CAD and scene scripts:

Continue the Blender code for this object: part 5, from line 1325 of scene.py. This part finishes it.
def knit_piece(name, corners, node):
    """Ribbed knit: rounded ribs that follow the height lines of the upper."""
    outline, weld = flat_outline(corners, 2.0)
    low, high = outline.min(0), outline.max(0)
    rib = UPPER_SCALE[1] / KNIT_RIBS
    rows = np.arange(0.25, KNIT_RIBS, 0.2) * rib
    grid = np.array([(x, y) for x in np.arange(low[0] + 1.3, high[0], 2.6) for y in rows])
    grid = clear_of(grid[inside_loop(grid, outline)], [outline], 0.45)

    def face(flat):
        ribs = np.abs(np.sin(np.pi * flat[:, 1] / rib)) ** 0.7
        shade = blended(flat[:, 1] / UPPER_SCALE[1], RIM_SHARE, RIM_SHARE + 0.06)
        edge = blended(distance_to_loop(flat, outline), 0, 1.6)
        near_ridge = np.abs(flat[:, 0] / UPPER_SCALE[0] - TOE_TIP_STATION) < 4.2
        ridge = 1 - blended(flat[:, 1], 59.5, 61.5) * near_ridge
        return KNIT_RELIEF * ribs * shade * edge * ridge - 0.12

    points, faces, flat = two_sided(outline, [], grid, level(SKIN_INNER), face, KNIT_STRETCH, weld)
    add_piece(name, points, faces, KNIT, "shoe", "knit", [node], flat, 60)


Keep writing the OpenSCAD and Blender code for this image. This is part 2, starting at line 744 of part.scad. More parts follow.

• Task objective:
Print out the whole listing exactly as it appears.

• Reply:
Continue the Blender code for this object: part 5, from line 1325 of scene.py. This part finishes it.
def knit_piece(name, corners, node):
    """Ribbed knit: rounded ribs that follow the height lines of the upper."""
    outline, weld = flat_outline(corners, 2.0)
    low, high = outline.min(0), outline.max(0)
    rib = UPPER_SCALE[1] / KNIT_RIBS
    rows = np.arange(0.25, KNIT_RIBS, 0.2) * rib
    grid = np.array([(x, y) for x in np.arange(low[0] + 1.3, high[0], 2.6) for y in rows])
    grid = clear_of(grid[inside_loop(grid, outline)], [outline], 0.45)

    def face(flat):
        ribs = np.abs(np.sin(np.pi * flat[:, 1] / rib)) ** 0.7
        shade = blended(flat[:, 1] / UPPER_SCALE[1], RIM_SHARE, RIM_SHARE + 0.06)
        edge = blended(distance_to_loop(flat, outline), 0, 1.6)
        near_ridge = np.abs(flat[:, 0] / UPPER_SCALE[0] - TOE_TIP_STATION) < 4.2
        ridge = 1 - blended(flat[:, 1], 59.5, 61.5) * near_ridge
        return KNIT_RELIEF * ribs * shade * edge * ridge - 0.12

    points, faces, flat = two_sided(outline, [], grid, level(SKIN_INNER), face, KNIT_STRETCH, weld)
    add_piece(name, points, faces, KNIT, "shoe", "knit", [node], flat, 60)


Keep writing the OpenSCAD and Blender code for this image. This is part 2, starting at line 744 of part.scad. More parts follow.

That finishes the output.